本来あるべき金融政策に戻すべき
22日に2023年10月30、31日に開催された日銀金融政策決定会合議事要旨が公表された。このなかの「金融政策運営に関する委員会の検討の概要」のなかに下記の意見があった。
一人の委員は、最近の物価指標や春季労使交渉に向けた経営者の発言等を踏まえれば、「物価安定の目標」の持続的・安定的な実現の確度は、従来と比べ一段と高まっていると考えられ、最大限の金融緩和から、少しずつ調整していくことが必要との見方を示した。
これは田村審議委員の発言ではないかとみられる。ただし、これはあくまで一人の意見であり、「現時点では、賃金の上昇を伴う形での物価安定の目標の持続的・安定的な実現を十分な確度をもって見通せる状況には、なお至っておらず」というのが大方の意見であった。

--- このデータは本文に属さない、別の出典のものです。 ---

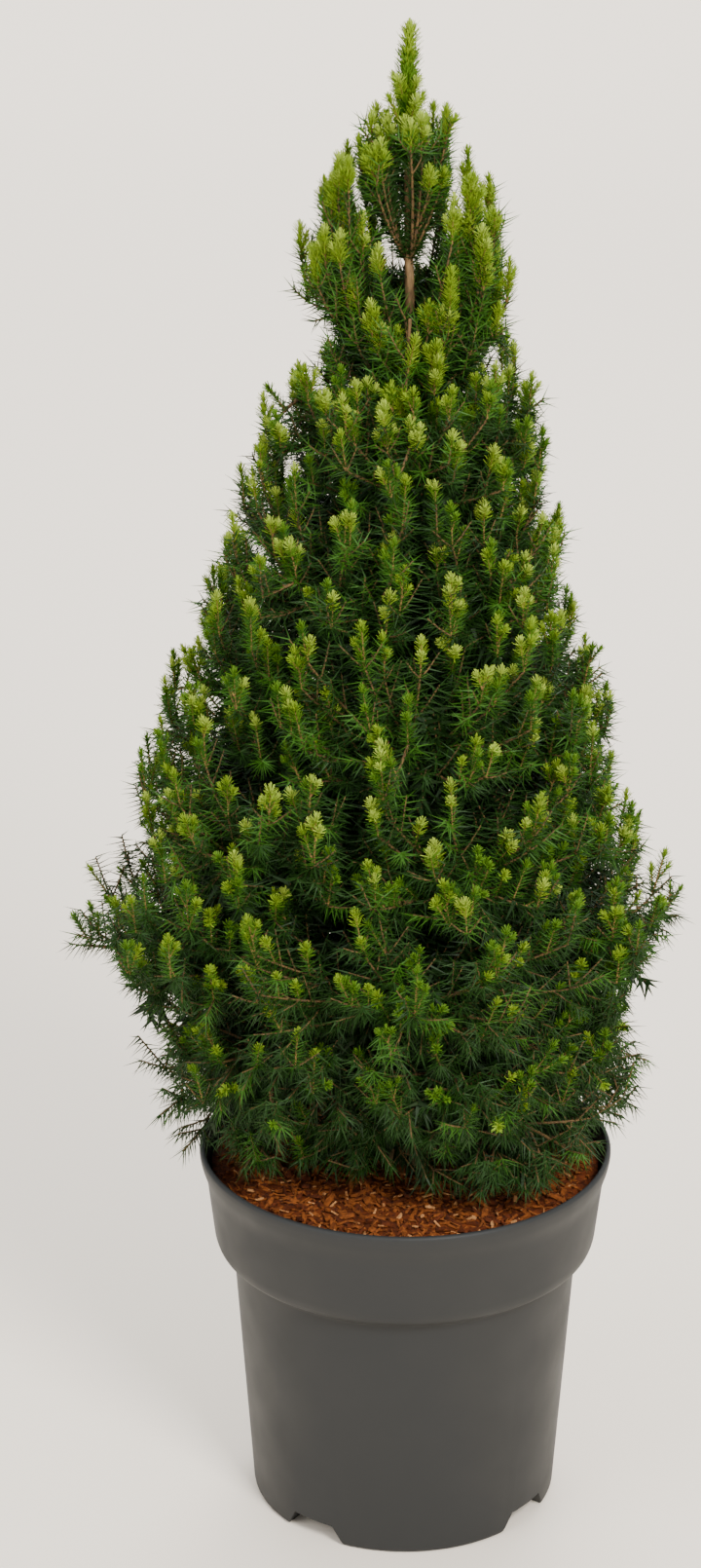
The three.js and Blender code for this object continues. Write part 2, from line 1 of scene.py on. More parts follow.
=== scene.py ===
"""Dresses the solid model of a dwarf white spruce in a nursery pot.

Each foliage mass of the model is grown again from the same rule and carried on to finer twigs, shoots and
needles. The trunk and boughs get bark, the pot its moulded finish, and the mulch bed its chips of bark.
Like the solid model, the growing rule works in millimetres. The meshes are in metres.
"""

import json
import math
import random
from collections import defaultdict
from functools import lru_cache
from typing import NamedTuple

import bmesh
import bpy
from bpy.props import FloatProperty, FloatVectorProperty, IntProperty, PointerProperty
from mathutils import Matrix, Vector, noise

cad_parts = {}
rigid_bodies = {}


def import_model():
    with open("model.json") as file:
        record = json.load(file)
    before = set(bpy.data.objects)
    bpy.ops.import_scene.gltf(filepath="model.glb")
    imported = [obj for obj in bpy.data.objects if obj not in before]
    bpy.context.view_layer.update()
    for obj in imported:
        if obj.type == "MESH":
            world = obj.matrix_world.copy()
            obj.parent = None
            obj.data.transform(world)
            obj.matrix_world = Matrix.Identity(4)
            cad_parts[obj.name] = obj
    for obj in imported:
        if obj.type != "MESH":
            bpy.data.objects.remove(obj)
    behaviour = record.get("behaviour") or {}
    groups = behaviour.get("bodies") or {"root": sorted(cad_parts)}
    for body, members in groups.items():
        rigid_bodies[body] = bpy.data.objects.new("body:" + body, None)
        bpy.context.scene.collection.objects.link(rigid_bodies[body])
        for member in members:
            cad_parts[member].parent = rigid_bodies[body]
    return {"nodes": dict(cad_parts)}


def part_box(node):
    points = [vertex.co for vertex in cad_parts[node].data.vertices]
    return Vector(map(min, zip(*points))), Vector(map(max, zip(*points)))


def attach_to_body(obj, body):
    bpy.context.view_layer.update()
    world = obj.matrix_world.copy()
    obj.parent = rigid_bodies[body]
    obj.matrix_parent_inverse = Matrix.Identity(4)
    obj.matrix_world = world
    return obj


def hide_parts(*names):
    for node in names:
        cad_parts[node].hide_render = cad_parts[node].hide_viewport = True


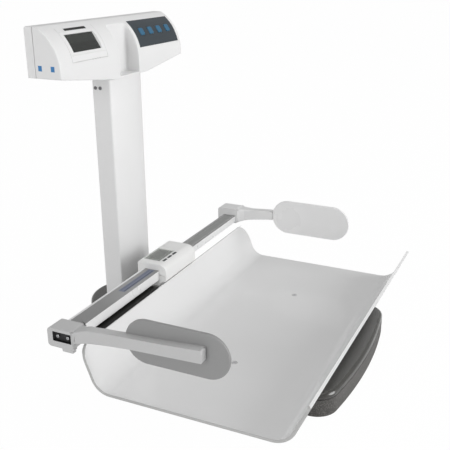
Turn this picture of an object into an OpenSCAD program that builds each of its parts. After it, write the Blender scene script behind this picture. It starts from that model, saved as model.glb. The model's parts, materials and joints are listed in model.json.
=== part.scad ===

しかし、12月6日に氷見野日銀副総裁が講演で、物価動向の説明とともに出口を意識させる発言をしてきた。さらに7日には植田総裁が参院財政金融委員会で発言しており、そこで年末から来年にかけて「一段とチャレンジングになる」と述べたと伝わった。
植田総裁は19日の会見で、「国会でのやり取りとしては今後の仕事の取り組み一般について問われたので2年目にかかるところなので一段と気を引き締めてというつもりで発言した」と発言していたが、なぜ「年末」を付けていたのかは、気にすべきところか。
結果として19日の日銀の金融政策決定会合は「全員一致」での「現状維持」。期待された総裁会見での「マイナス金利解除の示唆」もなかった。
果たしてこれで来年1月22日、23日の金融政策決定会合でのマイナス金利政策の解除を含む正常化の動きはないとみて良いのであろうか。
今年9月の決定会合もそうであったが、日銀がやっと重い腰をあげて金融政策を双方向に戻すと市場も読んで備えていたが、結局、何もしなかった。いや、これはできなかったとも言えるのかもしれない。
12月の会合もそうである。市場はマイナス金利解除の可能性を意識して動いており、日銀にとっても市場に大きな動揺を与えることなく、舵を切る大きなチャンスであった。
そのチャンスは生かすべきであると思われる。いまこそ、本来あるべき金融政策に戻すべきと考える。25日に予定されている日本経済団体連合会審議員会での植田日銀総裁の講演に注目したい。